For under-constrained systems, i.e.
0 = 3x + y
x > 0
Then there will be an infinite number of solutions, some of which may have both x and y being integer values. (Or there may be no integer solutions at all.)
Okay let me give you a quick rundown.
if you want to solve an equation or a system of equations and conditions then you need to define them as such, so let me explain.
so by example
clear all; %just to be safe
syms x y b
a=0.5;
somevalue=1;
someothervalue=3;
eq1= a*x+a*y == somevalue; %this is your first equation
eq2= b*x+b*y == someothervalue; %this is your 2nd equation
cond1= x<5; %this is a condition which matlab sees as an "equation"

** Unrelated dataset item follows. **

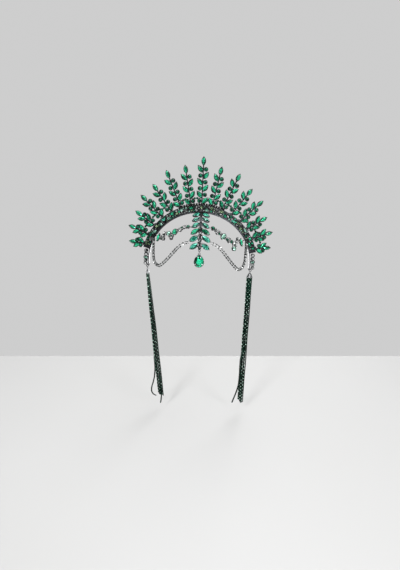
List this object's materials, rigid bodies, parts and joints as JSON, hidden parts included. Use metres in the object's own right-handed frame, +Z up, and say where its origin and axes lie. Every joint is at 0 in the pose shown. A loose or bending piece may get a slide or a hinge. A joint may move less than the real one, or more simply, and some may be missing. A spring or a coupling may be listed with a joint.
{
  "type": "bridal crown",
  "caption": "Dark metal headband with a fan of leaf sprigs in green cut stones, a forehead piece with a pear drop, brow garlands, festoons and long side tassels.",
  "frame": {"origin": "inside top of the headband, in the middle of the arch, where it sits on the head", "axes": "+Z up, -Y to the front over the forehead, +X to the right as seen from the front"},
  "size_m": [0.2106, 0.0548, 0.4138],
  "materials": {
    "dark_metal": "gunmetal plating, semi-gloss",
    "silver_metal": "silver plating, polished",
    "emerald_stone": "foil-backed cut glass",
    "pale_stone": "foil-backed cut glass, mixed clear, pale and dark green",
    "clear_stone": "foil-backed clear cut glass",
    "cup_chain": "silver and hematite cup chain",
    "dark_beads": "fine dark green and black glass beads"
  },
  "bodies": {
    "crown": {"headband": "dark_metal", "band_stones": "pale_stone", "sprig_l7": "dark_metal", "sprig_l6": "dark_metal", "sprig_l5": "dark_metal", "sprig_l4": "dark_metal", "sprig_l3": "dark_metal", "sprig_l2": "dark_metal", "sprig_l1": "dark_metal", "sprig_c": "dark_metal", "sprig_r1": "dark_metal", "sprig_r2": "dark_metal", "sprig_r3": "dark_metal", "sprig_r4": "dark_metal", "sprig_r5": "dark_metal", "sprig_r6": "dark_metal", "sprig_r7": "dark_metal", "stones_l7": "emerald_stone", "stones_l6": "emerald_stone", "stones_l5": "emerald_stone", "stones_l4": "emerald_stone", "stones_l3": "emerald_stone", "stones_l2": "emerald_stone", "stones_l1": "emerald_stone", "stones_c": "emerald_stone", "stones_r1": "emerald_stone", "stones_r2": "emerald_stone", "stones_r3": "emerald_stone", "stones_r4": "emerald_stone", "stones_r5": "emerald_stone", "stones_r6": "emerald_stone", "stones_r7": "emerald_stone", "front_drop": "dark_metal", "leaf_stones": "emerald_stone", "garland_l": "dark_metal", "garland_stones_l": "pale_stone", "festoon_l_upper": "cup_chain", "festoon_l_lower": "cup_chain", "side_frame_l": "dark_metal", "side_stones_l": "clear_stone", "tassel_cap_l": "silver_metal", "tassel_l": "dark_beads", "garland_r": "dark_metal", "garland_stones_r": "pale_stone", "festoon_r_upper": "cup_chain", "festoon_r_lower": "cup_chain", "side_frame_r": "dark_metal", "side_stones_r": "clear_stone", "tassel_cap_r": "silver_metal", "tassel_r": "dark_beads"},
    "ring": {"jump_ring": "dark_metal"},
    "drop": {"pear_setting": "dark_metal", "pear_stone": "emerald_stone"}
  },
  "joints": [
    {"name": "ring_swing", "type": "hinge", "parent": "crown", "child": "ring", "pos_m": [0, -0.0408, -0.04544], "axis": [1, 0, 0], "range_deg": [-45, 45]},
    {"name": "pear_swing", "type": "hinge", "parent": "ring", "child": "drop", "pos_m": [0, -0.0408, -0.04795], "axis": [0, 1, 0], "range_deg": [-30, 30]}
  ]
}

eqs=[eq1,eq2,cond1]; %these are the equations and conditions you want to solve for, use this for solve
eqs=[eq1,eq2]; %use this for vpasolve and set your condition in range
vars=[x,y,b]; %these are the variable you want to solve for
range = [-Inf 5; NaN NaN; NaN NaN]; %NaN means you set no range
%you can use solve or vpasolve, second one being numeric, which is the one you'll probably want
n=5;
sol=zeros(n,numel(vars));
for i = 1:n
temp1 = vpasolve(eqs, vars, range, 'random', true);
temp = vpasolve(eqs, vars, 'random', true);
sol(i,1) = temp.x;
sol(i,2) = temp.y;
sol(i,3) = temp.b;
end
sol
Now when I run this myself I can't get the range to properly work for some reason, still trying to figure that out. When you don't set a range it works just fine, if you can use the solve function then there also isn't a problem.
In theory the range function should work fine like this so it might be a bug on my end.
If you use solve you have some nice options where you can use assume to set extra conditions that are a bit more advanced, like only checking for real solutions or only integers, etc.